Bereits eine unzulässige Maßnahme zieht die Rechtswidrigkeit der gesamten Amtshandlung nach sich. Somit ist die Verbringung des Beschwerdeführers von F in die Polizeiinspektion H nach den dargelegten Erwägungen grundlegend als unverhältnismäßig bzw. geradezu als menschenverachtend zu werten.
4. Soweit die Rechtswidrigkeit der Entfernung der Ehefrau aus dem Gastzimmer beantragt wurde ist zu beachten, dass hierbei primär die subjektiven Rechte der G B berührt sind und folglich in einem eigenen Verfahren zu klären wären.
5. Die Anhaltung in der Polizeiinspektion H und die Freilassung des Beschwerdeführers gründen sich auf die Anordnung der Staatsanwaltschaft, wodurch dem Gericht eine Beurteilung im Sinne des § 106 StPO entzogen ist.
IV. Als Kosten sind gemäß § 35 VwGVG in Verbindung mit § 1 VwGVG-AufwRrsV dem Beschwerdeführer einen Betrag von € 1.659,60 zuzusprechen. Der Aufwandersatz setzt sich zusammen aus dem Schriftsatzaufwand in der Höhe von und € 737,60 und dem Verhandlungsaufwand von € 922,00.

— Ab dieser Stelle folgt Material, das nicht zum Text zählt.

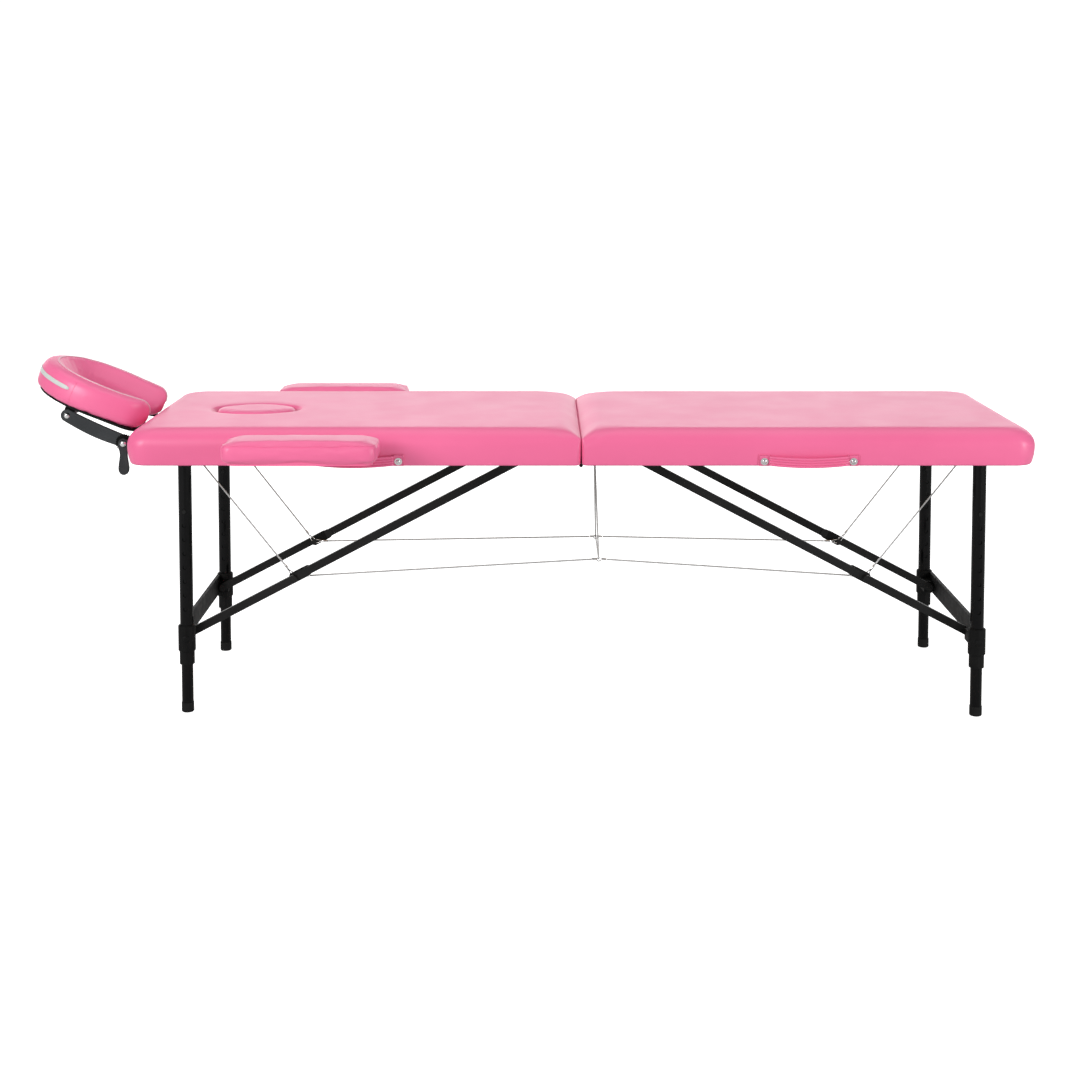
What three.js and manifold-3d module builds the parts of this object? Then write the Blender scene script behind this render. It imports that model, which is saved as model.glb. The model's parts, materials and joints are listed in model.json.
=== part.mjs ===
// Portable folding massage table: two padded halves hinged at the middle like a suitcase,
// four height-adjustable legs, folding struts with steel cables, armrests and a tilting headrest.
// Units are millimetres, +Z is up, the head end points to -X and the carry handles face -Y.
import * as THREE from 'three';
import { mergeVertices } from 'three/addons/utils/BufferGeometryUtils.js';
import Module from 'manifold-3d';

const wasm = await Module();
wasm.setup();

// ---- Driving dimensions ----

// Panels
const PANEL_LENGTH = 930;        // from the fold line to the end of one half
const PANEL_WIDTH = 600;
const TABLE_HEIGHT = 606;        // top of the pads, legs at their lowest setting
const PAD_BOTTOM = 530;          // lower edge of the cover
const PAD_EDGE_RADIUS = 32;
const PAD_CORNER_RADIUS = 42;
const SEAM_GAP = 2.5;            // from the fold line to each pad
const SKIRT = 10;                // cover and foam on the sides of the frame
const DECK_THICKNESS = 5;
const DECK_UNDERSIDE = 570.7;
const FRAME_WIDTH = 12.5;
const FRAME_BOTTOM = 531;
const FIT_GAP = 0.3;             // between pieces that touch

// Hinge at the seam
const HINGE_Z = 526.5;
const HINGE_RADIUS = 4;
const HINGE_END_INSET = 30;      // from the sides of the table to the ends of the hinge
const HINGE_PIN_RADIUS = 1.5;
const KNUCKLE_COUNT = 5;
const KNUCKLE_GAP = 0.5;
const LEAF_WIDTH = 26;
const LEAF_THICKNESS = 2.1;
const LEAF_START = 4.5;          // leaf edge beside the knuckles
const RUNNING_GAP = 0.3;         // radial clearance of the pivots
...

V. Die ordentliche Revision ist unzulässig, da keine Rechtsfrage im Sinne des Art. 133 Abs 4 B-VG zu beurteilen war, der grundsätzliche Bedeutung zukommt. Weder weicht die gegenständliche Entscheidung von der bisherigen Rechtsprechung des Verwaltungsgerichtshofes ab, noch fehlt es an einer Rechtsprechung. Weiters ist die dazu vorliegende Rechtsprechung des Verwaltungsgerichtshofes auch nicht als uneinheitlich zu beurteilen. Ebenfalls liegen keine sonstigen Hinweise auf eine grundsätzliche Bedeutung der zu lösenden Rechtsfrage vor.